We encounter so many stimuli in our day-to-day lives, it’s hard to imagine everything that our brain has to process along the way. When we actively want to remember something – like when we’re in the classroom or learning a new co-worker’s name – we’ll often make a conscious effort. But how does our brain know when to remember and retain other information that is important, but not something we’re actively trying to learn?
Stanford University biologists report in Science that they may have figured out how animals are able to learn which sights, sounds, and sensations within their environment are most important to remember. Through studying mouse models, the researchers found that a part of the brain called the paraventricular thalamus (PVT) plays the role of gatekeeper within the brain, ensuring that it tracks and identifies the most important details of a given situation.
In their study, the research team taught mice to associate specific odors with good and bad outcomes. One odor would indicate that a sip of water was coming, while the other signaled that the mouse was about to receive a puff of air to the face. The researchers then replaced the air puff with a mild shock – a more negative outcome.
The results showed that neurons in the PVT tracked this change. During the air-puff outcome, two-thirds of PVT neurons responded to both odors, while an additional 30 percent were activated only by the odor that signaled water. This means that the PVT had a more significant response to the good outcome. But during the electric-shock phase, almost all PVT neurons responded to the shock, while only about three-quarters of the neurons responded to both good and bad outcomes.
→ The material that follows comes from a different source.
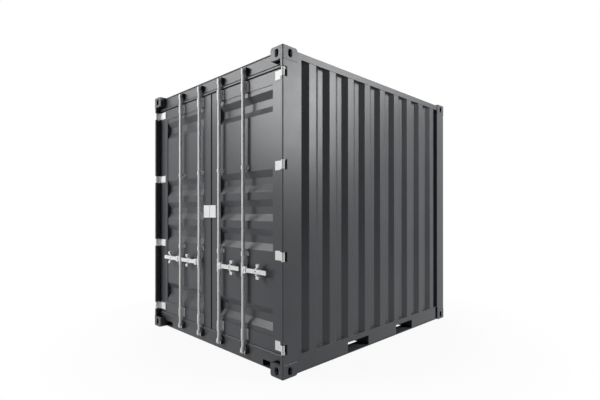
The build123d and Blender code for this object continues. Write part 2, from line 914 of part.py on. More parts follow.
# Locking bars with their end cams and hub, and the handles on their pivots
for place, bar_x in zip(("inner", "outer"), bar_positions):
    tongue_y = -end_y + handle_recess + handle_plate / 2
    with BuildPart() as bar:
        with BuildSketch(Plane.XY.offset(bar_low)):
            with Locations((bar_x, bar_y)):
                Circle(bar_radius)
        extrude(amount=bar_high - bar_low)
        with BuildSketch(Plane.XY.offset(handle_z - hub_length / 2)):
            with Locations((bar_x, bar_y)):
                Circle(hub_radius)
        extrude(amount=hub_length)
        for cam_z, cap_z in (
            (bar_low + cap_length, bar_low),
            (bar_high - cap_length - cam_length, bar_high - cap_length),
        ):
            with BuildSketch(Plane.XY.offset(cam_z)):
                with Locations((bar_x, bar_y)):
                    Circle(cam_radius)
                with Locations((bar_x, bar_y)):
                    Rectangle(2 * cam_nose, 4 * cam_radius, mode=Mode.INTERSECT)
                with Locations((bar_x, bar_y)):
                    Circle(bar_radius)
            extrude(amount=cam_length)
            with BuildSketch(Plane.XY.offset(cap_z)):
                with Locations((bar_x, bar_y)):
                    Circle(cap_radius)
            extrude(amount=cap_length)
        box_between(
            (bar_x, tongue_y - handle_plate / 2, handle_z - tongue_height / 2),
            (bar_x + tongue_reach, tongue_y + handle_plate / 2, handle_z + tongue_height / 2),
        )
        with Locations(Location((bar_x + pivot_reach, tongue_y, handle_z), (90, 0, 0))):
            Cylinder(pivot_radius, 2 * handle_plate, mode=Mode.SUBTRACT)
        with Locations((bar_x, bar_y, (bar_low + bar_high) / 2)):
            Cylinder(bar_radius - bar_wall, bar_high - bar_low - 2 * cap_length, mode=Mode.SUBTRACT)
            Cylinder(vent_radius, bar_high - bar_low, mode=Mode.SUBTRACT)
    write_pair(bar.part, f"locking_bar_{place}")

    with BuildPart() as handle:
        box_between(
            (bar_x + tongue_reach, tongue_y - handle_plate / 2, handle_z - handle_height / 2),
            (bar_x + handle_length, tongue_y + handle_plate / 2, handle_z + handle_height / 2),
        )
        tip = handle.edges().filter_by(Axis.Y).group_by(Axis.X)[-1]
        fillet(tip, handle_height / 4)
        for side in (-1, 1):
            cheek_y = tongue_y + side * (handle_plate + fork_cheek) / 2
            box_between(
                (bar_x + fork_start, cheek_y - fork_cheek / 2, handle_z - fork_height / 2),
                (bar_x + fork_end, cheek_y + fork_cheek / 2, handle_z + fork_height / 2),
            )
        with Locations(Location((bar_x + pivot_reach, tongue_y, handle_z), (90, 0, 0))):
            Cylinder(pivot_radius, handle_plate)
        with Locations(Location((bar_x + catch_offset, tongue_y, handle_z), (90, 0, 0))):
            Cylinder(seal_hole_radius, 2 * handle_plate, mode=Mode.SUBTRACT)
    write_pair(handle.part, f"handle_{place}")
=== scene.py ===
"""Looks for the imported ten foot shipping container: paint, galvanised gear, welds, bolts and light.

Everything is in metres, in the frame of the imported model: Z up, width along X, length along Y, and
the doors at -Y. The photograph is taken from the door end, from the +X side.
"""
import math

import bmesh
import bpy
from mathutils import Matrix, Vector


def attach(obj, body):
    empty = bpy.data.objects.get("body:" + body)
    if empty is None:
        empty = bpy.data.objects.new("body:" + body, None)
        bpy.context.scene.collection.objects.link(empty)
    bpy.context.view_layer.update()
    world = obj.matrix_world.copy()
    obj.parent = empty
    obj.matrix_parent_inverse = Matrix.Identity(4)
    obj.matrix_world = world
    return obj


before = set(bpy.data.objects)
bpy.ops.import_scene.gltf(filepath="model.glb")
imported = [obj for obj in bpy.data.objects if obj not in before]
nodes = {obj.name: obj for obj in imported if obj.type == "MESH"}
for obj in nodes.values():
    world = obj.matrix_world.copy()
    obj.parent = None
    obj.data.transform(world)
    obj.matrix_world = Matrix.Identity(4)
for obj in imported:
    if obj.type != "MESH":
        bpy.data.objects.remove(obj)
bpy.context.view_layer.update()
scene = bpy.context.scene

# Sizes that are repeated from the part's source
HALF_WIDTH = 1.219
HALF_LENGTH = 1.4955
HEIGHT = 2.896
CASTING_TOP = 0.118
CASTING_LENGTH = 0.178
POST_X = 1.217
POST_Y = 1.4935
LIP_WIDTH = 0.032
FRONT_POST_WIDTH = 0.100
WALL_CREST_X = 1.211
WALL_VALLEY_X = 1.175
WALL_START_Y = -1.2685
WALL_END_Y = 1.3105
WALL_FIRST_CREST_Y = -1.1595
WALL_PITCH = 0.285
WALL_CREST = 0.092
WALL_FLANK = 0.065
WALL_CRESTS = 9
WALL_LOW = 0.175
WALL_HIGH = 2.816
DOOR_Y = -1.4255
PANEL_Y = -1.4195
BARS_X = (0.195, 0.612)
HANDLE_Z = 0.892
HANDLE_FRONT_Y = -1.4875
PIVOT_REACH = 0.036
CATCH_FRONT_Y = -1.4835
CATCH_HEAD_OFFSET = 0.242
CATCH_HEAD_Z = 0.057
HINGES_Z = (0.252, 1.05767, 1.86333, 2.669)
HINGE_HALF = 0.040
BLADE_INNER_X = 1.050
SILL_TOP = 0.176
FLOOR_TOP = SILL_TOP
LEAF_EDGE_X = 0.010
LEAF_OUTER_X = 1.186
LEAF_LOW = 0.184
LEAF_HIGH = 2.722
PANEL_LOW = 0.320
PANEL_HIGH = 2.608
NOSING_Y = -1.4275
KEEPER_FRONT_Y = -1.4655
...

The same type of shift occurred during the water phase when mice were not thirsty. The less the water mattered to the mice, the less responsive the PVT was to water, and the more responsive it was to air puffs. Together, these results indicate that the PVT tracks what is most important in the moment to the individual.
This study could lead to new ways to modulate learning through stimulating or suppressing PVT activity. Researchers also believe that one day this research could help find alternative strategies for treating drug addiction, through helping addicts to unlearn the association between taking a drug and the high that it provides.